Middle aged woman videoconferencing on her phone
Middle aged woman videoconferencing on her phone

How managers can lead the way to healthy work environments

COVID-19 has drastically changed the face of our work life. Keeping your workforce mentally healthy has never been more important. Here, we look at strategies for creating a healthy work environment now – and into the future.

Workers across Australia have experienced a change to their employment due to the coronavirus. For some, it has meant coping with increased pressure as a frontline worker. For others, it’s meant adapting to working from home, which in itself can affect mental health.

Associate Professor Karina Jorritsma, lead researcher of Curtin University’s Thrive at Work wellbeing initiative, says the shift is presenting the nation with an empowering opportunity, one that some businesses are already capitalising on.

“Individuals, teams and organisations are taking stock, using this time to ask, ‘Why do we do things the way we do?’ and recognising that work design can buffer the impact workplace demands have on mental health, particularly considering COVID-19 has presented many new demands, and rapidly.

“A greater awareness of the role of work in mental health is developing, too, not just in the sense of offering support to employees who need it, but acknowledging the importance that productive and meaningful work has for mental health and wellbeing.”

With some knock-on effects of the coronavirus expected to be long-lasting – a percentage of employees will work remotely permanently – Jorritsma says the energy and investment workplaces make now can be leveraged and carried into the future.

Using an integrated approach

Employers have legal obligations to support mental health in the workplace, but, as Jorritsma says, a work environment can influence mental health in a more strategic, holistic way and businesses can take advantage of it by using the “integrated approach”.

“As organisations start learning more about this, there’s often an ‘a-ha’ moment when leaders realise that they’re already using many of these tools – they just haven’t brought it all together under the umbrella of a mental health and wellbeing strategy.”

So, don’t feel daunted. You can incorporate what your organisation is already doing to support wellbeing as well as strengthening your approach using the three pillars of the integrated approach. These are:

Promoting healthy and thriving workplaces

This means creating conditions that allow employees to perform, connect with each other and grow.

“Workplaces have been impacted differently by coronavirus,” says Jorritsma. “Right now, it’s useful to look at the specific changes your organisation has experienced and consider how that’s impacted the demands employees are experiencing. From there, [you can] assess which strategies or resources could buffer or help to reduce those demands.”

Protecting workers from risks to mental health

Work design – which is the content and organisation of someone’s work tasks, activities, relationships and responsibilities rather than the aesthetics of a work space – is key here. Think role clarity, recognition, feedback and task variety. When it’s done well, it protects workers from exposure to psychological hazards by addressing them before they arise.
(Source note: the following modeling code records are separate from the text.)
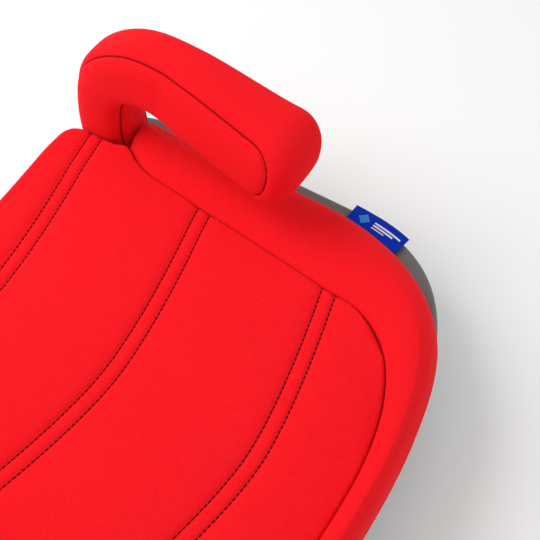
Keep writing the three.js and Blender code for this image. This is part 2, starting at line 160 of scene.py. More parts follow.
class StageSettings(bpy.types.PropertyGroup):
    """Floor, lights and camera."""

    azimuth: FloatProperty(
        name="Azimuth", description="Camera's direction round the seat",
        default=math.radians(-58), subtype="ANGLE", unit="ROTATION")
    elevation: FloatProperty(
        name="Elevation", description="Camera's height above the horizon",
        default=math.radians(55), subtype="ANGLE", unit="ROTATION")
    distance: FloatProperty(
        name="Distance", description="From the camera to the point it looks at", default=0.7, unit="LENGTH")
    lens: FloatProperty(name="Lens", description="Focal length in millimetres", default=66.7)
    target: FloatVectorProperty(
        name="Target", description="The point that the camera looks at", subtype="TRANSLATION",
        default=(0.1223, -0.046, 0.105))
    key: FloatProperty(
        name="Key light", description="Power of the large soft light", default=20.0, unit="POWER")
    fill: FloatProperty(name="Fill light", description="Power of the fill light", default=2.5, unit="POWER")
    sky: FloatProperty(name="Sky", description="Strength of the even white surroundings", default=0.72)


# ---- small helpers ----
def deselect():
    if bpy.context.object and bpy.context.object.mode != "OBJECT":
        bpy.ops.object.mode_set(mode="OBJECT")
    bpy.ops.object.select_all(action="DESELECT")


def pick(obj):
    """Makes obj the only selected and the active object."""
    deselect()
    obj.select_set(True)
    bpy.context.view_layer.objects.active = obj


def named(name):
    """Names the object that an operator has just added."""
    obj = bpy.context.object
    obj.name = name
    obj.data.name = name
    return obj


def get_points(obj):
    points = np.empty(len(obj.data.vertices) * 3)
    obj.data.vertices.foreach_get("co", points)
    return points.reshape(-1, 3)


def set_points(obj, points):
    obj.data.vertices.foreach_set("co", np.asarray(points, np.float32).ravel())
    obj.data.update()


def edit(obj, *steps):
    """Runs edit-mode steps on the whole of obj."""
    pick(obj)
    bpy.ops.object.mode_set(mode="EDIT")
    bpy.ops.mesh.select_all(action="SELECT")
    for step in steps:
        step()
    bpy.ops.object.mode_set(mode="OBJECT")


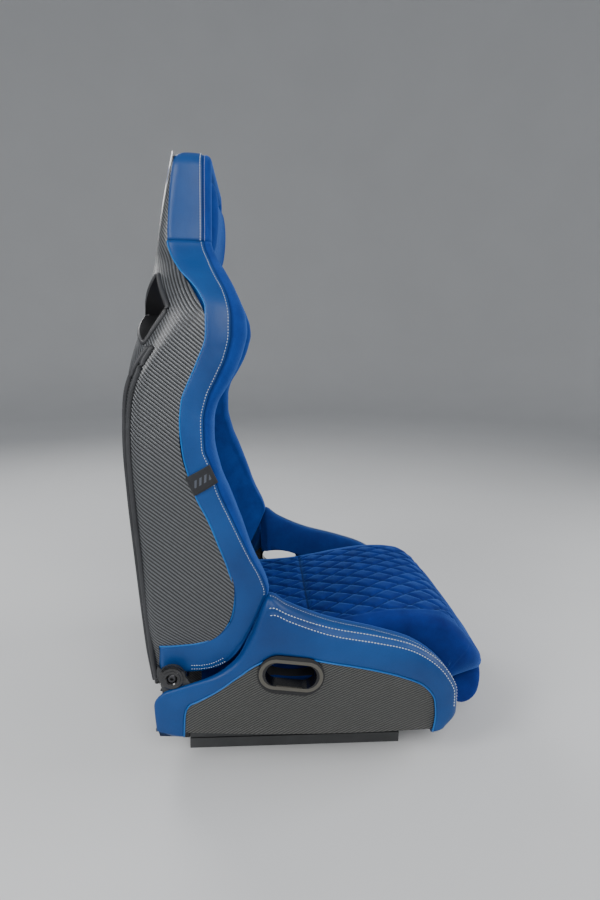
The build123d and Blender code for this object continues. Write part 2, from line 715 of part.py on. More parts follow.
# Headrest: a crowned cushion inside a wrapped band.
head_half = 112
head_top = 952
head_bottom = 800
crown = ((-158, 812), (-140, 845), (-136, 900), (-140, 940), (-156, head_top))
crown_face = outline((False, ((-300, head_top), (-300, head_bottom), (-158, head_bottom),
                              crown[0])), (True, crown), (False, (crown[-1], (-300, head_top))))
with BuildPart() as headrest_pad:
    add(filling)
    add(right_slab(crown_face, -head_half, head_half), mode=Mode.INTERSECT)
save(headrest_pad.part, "headrest_pad")

band_face = outline((False, ((-300, 845.4), (-300, 979), (-186, 979), (-165, 970), (-156, 955),
                             (-155, 845.4), (-300, 845.4))))
band_hole = head_half + gap
with BuildPart() as headrest_band:
    with BuildPart(mode=Mode.PRIVATE) as band_skin:
        add(leather)
        add(right_slab(band_face, -200, 200), mode=Mode.INTERSECT)
        add(right_slab(shell_clearance, -200, 200), mode=Mode.SUBTRACT)
    with BuildPart(mode=Mode.PRIVATE) as band_core:
        add(filling)
        add(right_slab(band_face, -200, 200), mode=Mode.INTERSECT)
    add(band_skin.part)
    add(band_core.part)
    with Locations((-150, 0, (head_top + gap + 780) / 2)):
        Box(300, 2 * band_hole, head_top + gap - 780, mode=Mode.SUBTRACT)
save(headrest_band.part, "headrest_band")

# ---------------------------------------------------------------- harness bezels
with BuildPart() as harness_bezel:
    add(harness_diamond(1, 80))
    add(harness_diamond(0.91, 90), mode=Mode.SUBTRACT)
    add(back_body(-1.5), mode=Mode.INTERSECT)
    add(torso_space.part, mode=Mode.SUBTRACT)
save_pair(harness_bezel.part, "harness_bezel")


# ---------------------------------------------------------------- edge trim
# Two rubber beads down each rear corner; turn is the bead's place round the corner.
def corner_point(station, turn):
    height, rear, half, corner = station
    return (rear + corner * (1 - cos(radians(turn))), -(half - corner * (1 - sin(radians(turn)))),
            height)


bead_radius = 4.5
trim_stations = [station for station in back_stations if station[0] < 690]
beads = []
for turn in (12, 48):
    with BuildPart() as bead:
        with BuildLine() as bead_path:
            Spline(*[corner_point(station, turn) for station in trim_stations])
        with BuildSketch(Plane(origin=bead_path.wire() @ 0, z_dir=bead_path.wire() % 0)):
            Circle(bead_radius)
        sweep()
        add(skin, mode=Mode.SUBTRACT)
        add(hub_room, mode=Mode.SUBTRACT)
    beads.append(bead.part)
save_group(beads, "shell_edge_trim")

# ---------------------------------------------------------------- side tag
with BuildPart() as side_tag:
    add(right_slab(outline((False, ((-178, 490), (-144, 512), (-132, 483), (-164, 461),
                                    (-178, 490)))), 200, 300))
    add(back_body(-1.2), mode=Mode.INTERSECT)
    add(back_body(0), mode=Mode.SUBTRACT)
save(side_tag.part, "side_tag")
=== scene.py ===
import bmesh
import bpy
from math import cos, exp, pi, radians, sin, sqrt
from mathutils import Matrix, Vector, noise


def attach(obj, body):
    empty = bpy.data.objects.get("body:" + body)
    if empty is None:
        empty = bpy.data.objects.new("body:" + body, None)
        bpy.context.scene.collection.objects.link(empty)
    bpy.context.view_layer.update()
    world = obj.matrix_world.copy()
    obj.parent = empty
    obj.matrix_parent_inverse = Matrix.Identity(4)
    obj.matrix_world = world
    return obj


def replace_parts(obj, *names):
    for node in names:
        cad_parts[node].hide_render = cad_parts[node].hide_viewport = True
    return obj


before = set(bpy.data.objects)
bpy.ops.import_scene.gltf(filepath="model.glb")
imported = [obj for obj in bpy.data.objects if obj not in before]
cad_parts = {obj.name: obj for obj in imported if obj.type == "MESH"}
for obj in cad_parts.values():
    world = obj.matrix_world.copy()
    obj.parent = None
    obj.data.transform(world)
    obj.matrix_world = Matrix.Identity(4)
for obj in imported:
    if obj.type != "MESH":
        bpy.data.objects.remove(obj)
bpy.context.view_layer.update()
mm = 0.001


# Smooth value at a place along given keys (place, value), held flat past the ends.
def smoothAt(keys, at):
    if at <= keys[0][0]:
        return keys[0][1]
    if at >= keys[-1][0]:
        return keys[-1][1]
    low = next(n for n in range(len(keys) - 1) if keys[n + 1][0] > at)
    high = low + 1
    span = keys[high][0] - keys[low][0]
    slope = (keys[high][1] - keys[low][1]) / span

    def endSlope(near, far, inner):
        if far < 0 or far >= len(keys):
            return slope
        other = (keys[near][1] - keys[far][1]) / (keys[near][0] - keys[far][0])
        if other * slope <= 0:
            return 0.0
        return 2 * other * slope / (other + slope)

    startSlope = endSlope(low, low - 1, high)
    finishSlope = endSlope(high, high + 1, low)
    t = (at - keys[low][0]) / span
    return (keys[low][1] * (1 + 2 * t) * (1 - t) ** 2 + startSlope * span * t * (1 - t) ** 2
            + keys[high][1] * t * t * (3 - 2 * t) + finishSlope * span * t * t * (t - 1))


def mixed(a, b, t):
    return a + (b - a) * t


def eased(t):
    t = min(1.0, max(0.0, t))
    return t * t * (3 - 2 * t)


# Hollow beside a line: 1 on the line, and nearly nothing past twice the width.
def hollow(away, width):
    return exp(-(away / width) ** 2)


# Puff between two seams, 0 at both and 1 halfway.
def puffed(share):
    return sqrt(max(0.0, sin(pi * share)))


# Points of a smooth line through given places.
def lineThrough(places, steps=8):
    result = []
    for index in range(len(places) - 1):
        a = Vector(places[max(0, index - 1)])
        b, c = Vector(places[index]), Vector(places[index + 1])
        d = Vector(places[min(len(places) - 1, index + 2)])
        for n in range(steps):
            t = n / steps
            result.append(tuple(0.5 * ((2 * b) + (c - a) * t + (2 * a - 5 * b + 4 * c - d) * t * t
                                       + (3 * b - a - 3 * c + d) * t ** 3)))
    result.append(tuple(places[-1]))
    return result


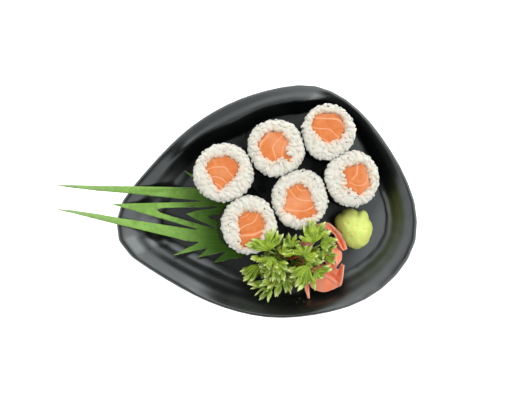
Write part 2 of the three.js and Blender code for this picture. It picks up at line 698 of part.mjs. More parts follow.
// Finishes
const finishes = {
  plate: new THREE.MeshStandardMaterial({ color: 0x2a2d2e, roughness: 0.38, metalness: 0 }),
  nori: new THREE.MeshStandardMaterial({ color: 0x14170f, roughness: 0.6, metalness: 0 }),
  rice: new THREE.MeshStandardMaterial({ color: 0xe6e2d4, roughness: 0.45, metalness: 0 }),
  salmon: new THREE.MeshStandardMaterial({ color: 0xf2935a, roughness: 0.4, metalness: 0 }),
  leaf: new THREE.MeshStandardMaterial({ color: 0x4f8a35, roughness: 0.45, metalness: 0 }),
  parsley: new THREE.MeshStandardMaterial({ color: 0x7fa832, roughness: 0.5, metalness: 0 }),
  ginger: new THREE.MeshStandardMaterial({ color: 0xf48a6a, roughness: 0.35, metalness: 0 }),
  wasabi: new THREE.MeshStandardMaterial({ color: 0xcfe07e, roughness: 0.7, metalness: 0 }),
};

const whole = new THREE.Group();

function addPiece(name, geometry, finish) {
  const mesh = new THREE.Mesh(geometry, finishes[finish]);
  mesh.name = name;
  whole.add(mesh);
}

addPiece('plate', makePlate(), 'plate');
ROLLS.forEach((roll, i) => {
  addPiece(`nori_${i + 1}`, makeNori(roll, i + 1), 'nori');
  addPiece(`rice_${i + 1}`, makeRice(roll, i + 1), 'rice');
  addPiece(`salmon_${i + 1}`, makeSalmon(roll), 'salmon');
});
addPiece('leaf', makeLeaf(), 'leaf');
GINGER.forEach((slice, i) => addPiece(`ginger_${i + 1}`, makeGinger(i), 'ginger'));
addPiece('wasabi', makeWasabi(), 'wasabi');
addPiece('parsley', makeParsley(), 'parsley');

// The origin goes under the middle of the whole
const box = new THREE.Box3().setFromObject(whole, true);
const middle = box.getCenter(new THREE.Vector3());
whole.position.set(-middle.x, -middle.y, -box.min.z);

const part = new THREE.Group();
part.add(whole);

export default part;
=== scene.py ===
# Looks of a plate of salmon maki: the black rippled dish, six rolls of rice, seaweed and salmon,
# a fold-cut leaf, parsley, pickled ginger and a ball of wasabi. Metres, +Z up.

import math
import random

import bmesh
import bpy
from mathutils import Matrix, Vector, kdtree, noise
from mathutils.bvhtree import BVHTree


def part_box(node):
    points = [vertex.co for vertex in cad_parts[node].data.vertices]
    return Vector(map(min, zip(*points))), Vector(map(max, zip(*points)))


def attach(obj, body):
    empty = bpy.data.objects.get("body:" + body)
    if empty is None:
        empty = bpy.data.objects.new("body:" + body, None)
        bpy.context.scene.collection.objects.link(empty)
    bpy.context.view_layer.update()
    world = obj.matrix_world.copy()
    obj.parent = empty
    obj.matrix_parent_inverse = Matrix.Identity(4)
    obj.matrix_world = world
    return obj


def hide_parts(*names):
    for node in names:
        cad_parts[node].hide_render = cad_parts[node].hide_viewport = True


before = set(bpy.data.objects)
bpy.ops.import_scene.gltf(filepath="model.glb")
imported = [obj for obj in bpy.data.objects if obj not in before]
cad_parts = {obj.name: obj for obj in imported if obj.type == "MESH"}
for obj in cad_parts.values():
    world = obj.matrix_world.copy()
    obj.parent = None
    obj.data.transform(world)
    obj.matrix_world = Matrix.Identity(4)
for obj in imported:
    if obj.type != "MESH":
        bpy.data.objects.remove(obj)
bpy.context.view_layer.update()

bl_info = {
    "name": "Plate of salmon maki",
    "version": (1, 0, 0),
    "blender": (4, 5, 0),
    "location": "3D View > Sidebar > Maki",
    "description": "Makes the looks of a plate of salmon rolls around its packed solids",
    "category": "Object",
}

MM = 0.001
FULL_TURN = math.tau
Z_UP = Vector((0, 0, 1))

# The dish's middle in the frame: the rim reaches this far right of it
RIM_RIGHT = 97.89 * MM
DISH_MIDDLE = Vector((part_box("plate")[1].x - RIM_RIGHT, 0, 0))

# The photograph: its middle in pixels, the camera over the dish and its focal length in pixels
PHOTO_WIDTH = 512
PHOTO_MIDDLE = (256, 200)
CAMERA_PLACE = DISH_MIDDLE + Vector((-7.26, 0.66, 670.6)) * MM
FOCAL_PIXELS = 985.7
SENSOR_WIDTH = 36

# Rays: the height they are sent down from, how far outside a piece the others start, in
# metres, and how many make a ring
ABOVE_ALL = 0.2
OUTSIDE = 0.12
RING_STEPS = 240

# The dish, in millimetres
DISH_FLOOR = 5
DISH_RIM = 20
DISH_THICKNESS = 3
DISH_UNDER = 1.8
DISH_STRETCH = (1.015, 1.008)
DISH_NEARER = 0.3
RIPPLES_ACROSS_WALL = 3.3

# Rings of faces on the dish's floor, wall, rim and underside
FLOOR_RINGS = 10
WALL_RINGS = 40
RIM_RINGS = 8
UNDER_RINGS = 10

# The dish's foot ring and the hollow inside it, as shares of the floor's radius
FOOT_OUTER = 0.74
FOOT_INNER = 0.62
HOLLOW = 0.31

# Round the dish, by angle in degrees: the wall's width in millimetres, the strength of its
# ripples, how much of it is a flat flange, at what share of the width that flange starts,
# and how much of the rise comes late
WALL_WIDTHS = [(0, 19), (48, 10), (57, 12), (70, 20), (88, 20.5), (110, 25), (150, 24), (185, 30), (225, 27),
               (265, 25), (292, 17), (318, 23)]
RIPPLE_SHARES = [(0, 0.3), (48, 0.2), (90, 0.4), (150, 0.7), (185, 0.6), (218, 0.9), (245, 0.5), (315, 0.3)]
FLANGE_SHARES = [(0, 0.1), (55, 0.4), (68, 1), (138, 1), (160, 0.2), (180, 0), (270, 0), (315, 0)]
FLANGE_STARTS = [(0, 0.45), (55, 0.4), (70, 0.32), (110, 0.4), (140, 0.52), (180, 0.52), (270, 0.52)]
LATE_RISES = [(0, 0), (222, 0), (246, 1), (275, 1), (300, 0)]

# How the glaze's shading bows down: its rate from left to right, and then each way that it
# bows from the dish's middle, with where in metres that starts and its rate
BOW_ACROSS = 0.6
DISH_BOWS = [((0, 1), 0.03, 2.1), ((0.87, -0.5), 0.065, 4)]

# Heights and other measures that the rolls share
RICE_TOP_OVER_FOOT = 28 * MM
SALMON_BELOW_TOP = 0.7 * MM
NORI_BELOW_TOP = 3.2 * MM
NORI_THICKNESS = 0.3 * MM
WIDEST_RADIUS = 19 * MM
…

Supporting workers experiencing mental health challenges

This includes having leaders who are educated to monitor mental health, as well as taking steps to remove barriers around seeking mental health support, offering Employee Assistance Programs (EAP) and accommodating employees’ return to work.

What to do as an employee 

While it’s an organisation’s leaders who are responsible for creating a mentally healthy workplace, every individual can play their part. Jorritsma says job crafting, which is when an employee takes steps to shape the way they work, is invaluable.

“Once you’re aware of the different aspects of work that are important for mental health, there are a lot of things you can do, including asking yourself questions like, ‘What can I do to mix up my job and get more variety?’, or asking for more feedback, role clarity or connection with co-workers, if any of those things are lacking.”